Nothing seems simpler than making a list to describe my experience, but in fact it’s much more complicated than it seems. Did I leave something out? Did I get the details correct? (Was the engraving made by a Dutchman?) Despite its incompleteness a list is necessary. It seems to me that its verticality, running counter to the horizontality of writing, offers a glimpse into my experience. By making a list of these drawings I am imposing a structure that attempts to replicate their display in the room. In reality I saw these drawings alongside, before, and after other drawings. A list can attempt to capture a moment – the drawings on the display boards – but it fails to describe my overall experience. A list fails because what I experienced was both successive and simultaneous. Language can represent the former but struggles to depict the latter.

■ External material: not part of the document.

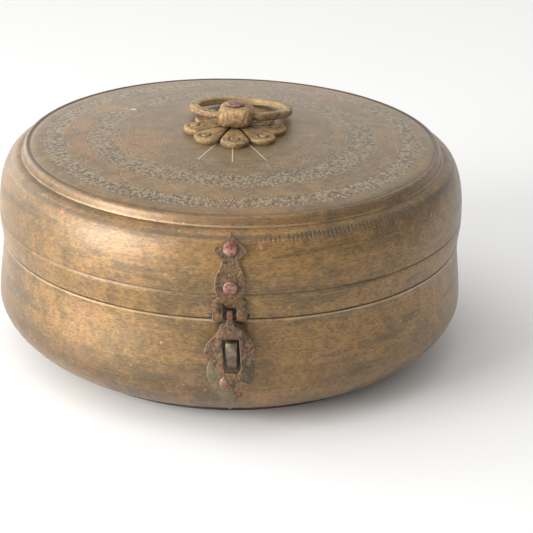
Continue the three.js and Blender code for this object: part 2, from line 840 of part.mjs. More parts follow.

Simultaneity is impossible in any other collection, where my journey works differently. Usually I know what drawing I’m looking for, possibly having already seen it reproduced in a publication or on the Internet. I search for a drawing on an online catalogue. Having made an appointment, I attend a location at a certain time. I can usually only ever see the drawings I’ve requested. (Despite this, I am overly nosey and always look at the material requested by other researchers). I tend to look at the drawings one at a time and my behaviour is quite stiff: I observe, measure, record. I’m not always sure that I enjoy looking at the drawings. I see it more as a form of examination. The enjoyment comes later when I study a photograph of the drawing alongside my notes, and then the exploration begins, away from the drawing itself.

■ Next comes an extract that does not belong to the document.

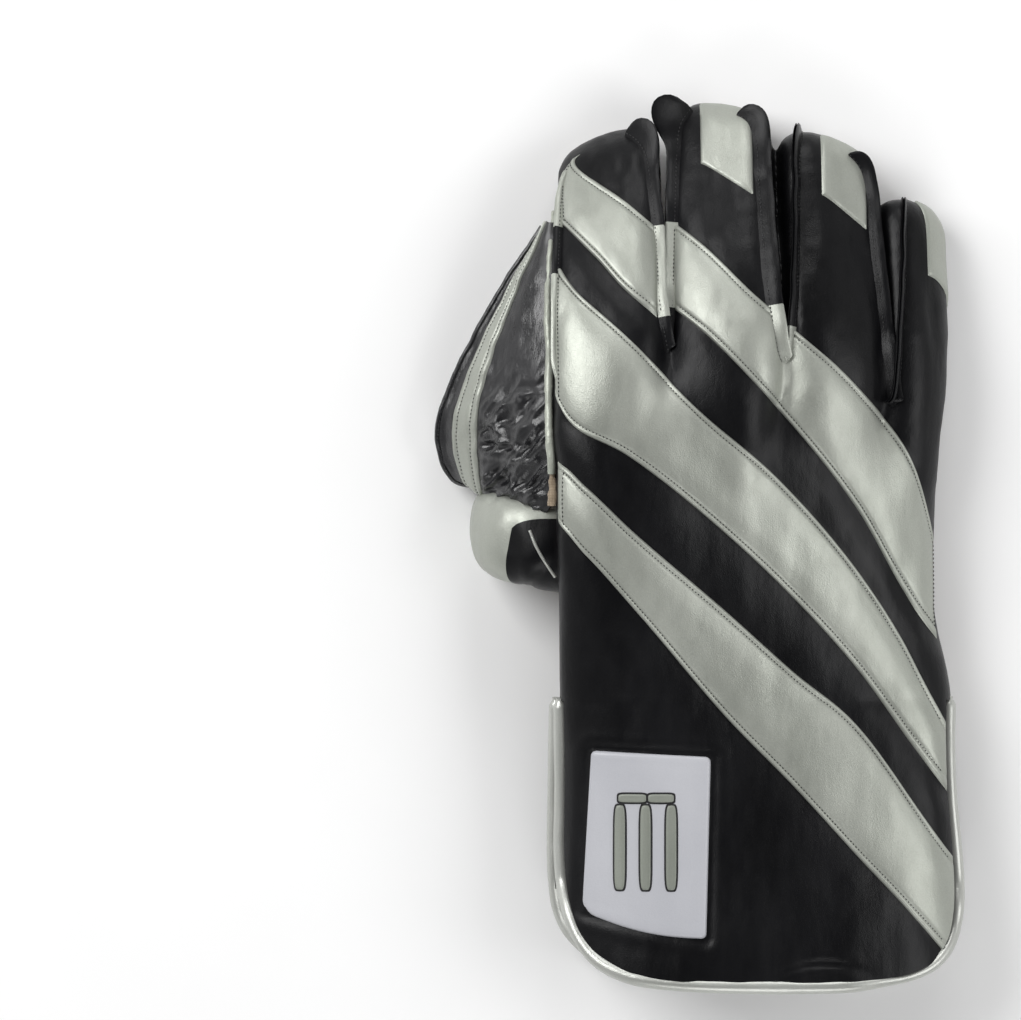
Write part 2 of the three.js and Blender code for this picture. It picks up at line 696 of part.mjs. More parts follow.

Another list. These were the things I looked at on Tuesday 22nd August, mostly in the afternoon. Three of the five sheets of drawings sent by Schinkel for the Tilebein House; a ground plan by Aldo Rossi, collaged together; a church at the junction of two roads; in a Fed-Ex box, the sketchbooks of Peter Märkli from around the time he was working on La Congiunta, each book a different size depending on the gauge of his jacket pocket; William Wilkins’ survey drawing of the Holy Sepulchre in Cambridge; a drawing of a mask by Gio Ponti made first thing in the morning; a rendered elevation of Tyringham Hall, with the building in orthogonal projection and the landscape in perspective; Louis Kahn’s drawings for an office building in Kansas City; Anthony Salvin’s copy of one of Wilkins’ published survey drawings of the Holy Sepulchre; Peter Wilson’s studies for a public convenience, made with the combination of watercolour pencils drawn both precisely and rubbed over a uneven surface, possibly a textured paving slab; a model for a music room by Fontaine, at first flat and then assembled as it was discussed.
Otto Wagner (1841–1918), Capuchin Church and Imperial Crypt, 1898. Pen, ink and wash on tracing paper, 240 × 232 mm.
Order and hierarchy have always been an integral part of collections, perhaps even their purpose. In her book on miniatures and collecting, Susan Stewart discusses how collections replace history with classification, ‘thereby making temporality a spatial and material phenomenon, its existence dependent upon principles of organisation and categorisation’.  Viewed as a collection, Drawing Matter is different from this – its organisation is looser and allows itself to be adapted to the desires of visitors. And unlike many collections Drawing Matter does not attempt to construct a past from a set of presently existing pieces. Instead, the interest is in the drawings themselves as a key part of artistic and cultural practice: their materiality, peculiarity of conventions, and the residue of ideas that remain on their surface.
– M. J. Wells
Between the previous two sentences there was of course a host of interactions: welcomes, introductions, coffee, laughter and discussion. It was accompanied by at least one if not two dogs.
S. Stewart, On Longing, Narratives of the Miniature, the Gigantic, the Souvenir, the Collection (Baltimore, 1984) p.153.